Link: https://lkml.kernel.org/r/20210224164455.1096727-2-axboe@kernel.dk
Signed-off-by: Jens Axboe <axboe@kernel.dk>
Reviewed-by: Matthew Wilcox (Oracle) <willy@infradead.org>
Reviewed-by: Jan Kara <jack@suse.cz>
Signed-off-by: Andrew Morton <akpm@linux-foundation.org>
---
include/linux/fs.h | 2 ++
mm/filemap.c | 43 +++++++++++++++++++++++++++++++++++++++++++
2 files changed, 45 insertions(+)
--- a/include/linux/fs.h~mm-provide-filemap_range_needs_writeback-helper
+++ a/include/linux/fs.h
@@ -2739,6 +2739,8 @@ static inline int filemap_fdatawait(stru
extern bool filemap_range_has_page(struct address_space *, loff_t lstart,
loff_t lend);
+extern bool filemap_range_needs_writeback(struct address_space *,
+ loff_t lstart, loff_t lend);
extern int filemap_write_and_wait_range(struct address_space *mapping,
loff_t lstart, loff_t lend);
extern int __filemap_fdatawrite_range(struct address_space *mapping,
--- a/mm/filemap.c~mm-provide-filemap_range_needs_writeback-helper
+++ a/mm/filemap.c
@@ -636,6 +636,49 @@ static bool mapping_needs_writeback(stru
}
/**
+ * filemap_range_needs_writeback - check if range potentially needs writeback
+ * @mapping: address space within which to check
+ * @start_byte: offset in bytes where the range starts
+ * @end_byte: offset in bytes where the range ends (inclusive)
+ *
+ * Find at least one page in the range supplied, usually used to check if
+ * direct writing in this range will trigger a writeback.
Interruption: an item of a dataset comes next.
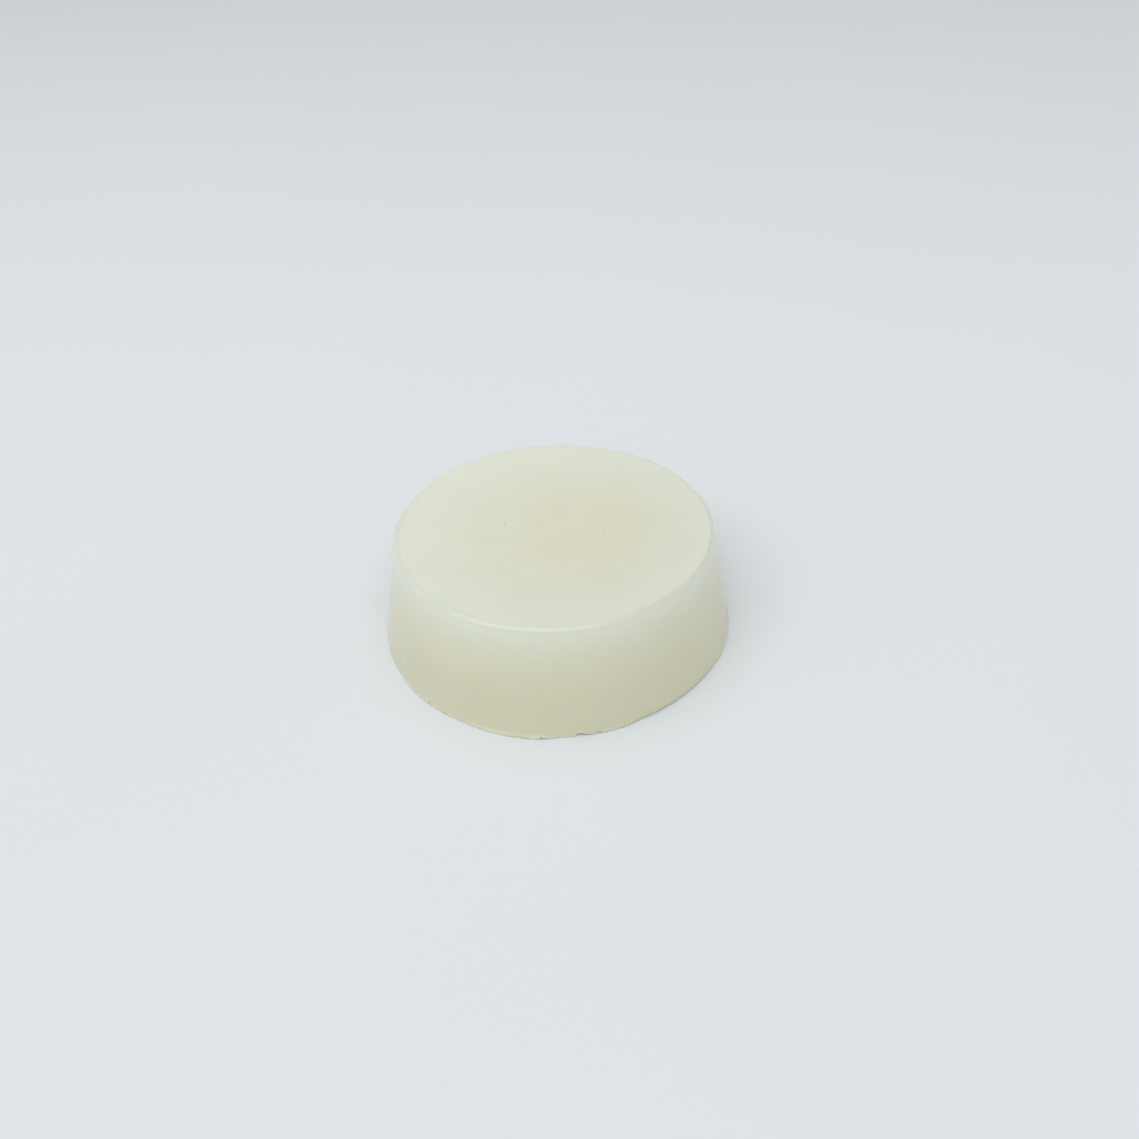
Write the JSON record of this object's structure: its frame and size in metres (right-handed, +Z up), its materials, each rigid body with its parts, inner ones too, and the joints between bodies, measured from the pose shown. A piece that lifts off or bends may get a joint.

Used by O_DIRECT
+ * read/write with IOCB_NOWAIT, to see if the caller needs to do
+ * filemap_write_and_wait_range() before proceeding.
+ *
+ * Return: %true if the caller should do filemap_write_and_wait_range() before
+ * doing O_DIRECT to a page in this range, %false otherwise.
+ */
+bool filemap_range_needs_writeback(struct address_space *mapping,
+ loff_t start_byte, loff_t end_byte)
+{
+ XA_STATE(xas, &mapping->i_pages, start_byte >> PAGE_SHIFT);
+ pgoff_t max = end_byte >> PAGE_SHIFT;
+ struct page *page;
+
+ if (!mapping_needs_writeback(mapping))
+ return false;
+ if (!mapping_tagged(mapping, PAGECACHE_TAG_DIRTY) &&
+ !mapping_tagged(mapping, PAGECACHE_TAG_WRITEBACK))
+ return false;
+ if (end_byte < start_byte)
+ return false;
+
+ rcu_read_lock();
+ xas_for_each(&xas, page, max) {
+ if (xas_retry(&xas, page))
+ continue;
+ if (xa_is_value(page))
+ continue;
+ if (PageDirty(page) || PageLocked(page) || PageWriteback(page))
+ break;
+ }
+ rcu_read_unlock();
+ return page != NULL;
+}
+EXPORT_SYMBOL_GPL(filemap_range_needs_writeback);
+
+/**
* filemap_write_and_wait_range - write out & wait on a file range
* @mapping: the address_space for the pages
* @lstart: offset in bytes where the range starts
_
Patches currently in -mm which might be from axboe@kernel.dk are
swap-fix-swapfile-read-write-offset.patch
mm-provide-filemap_range_needs_writeback-helper.patch
mm-use-filemap_range_needs_writeback-for-o_direct-reads.patch
iomap-use-filemap_range_needs_writeback-for-o_direct-reads.patch
^ permalink raw reply [flat|nested] 7+ messages in thread
* Re: + mm-provide-filemap_range_needs_writeback-helper.patch added to -mm tree
2021-03-02 23:43 + mm-provide-filemap_range_needs_writeback-helper.patch added to -mm tree akpm
@ 2021-03-24 19:48 ` Jens Axboe
2021-03-24 22:02 ` Andrew Morton
0 siblings, 1 reply; 7+ messages in thread
From: Jens Axboe @ 2021-03-24 19:48 UTC (permalink / raw)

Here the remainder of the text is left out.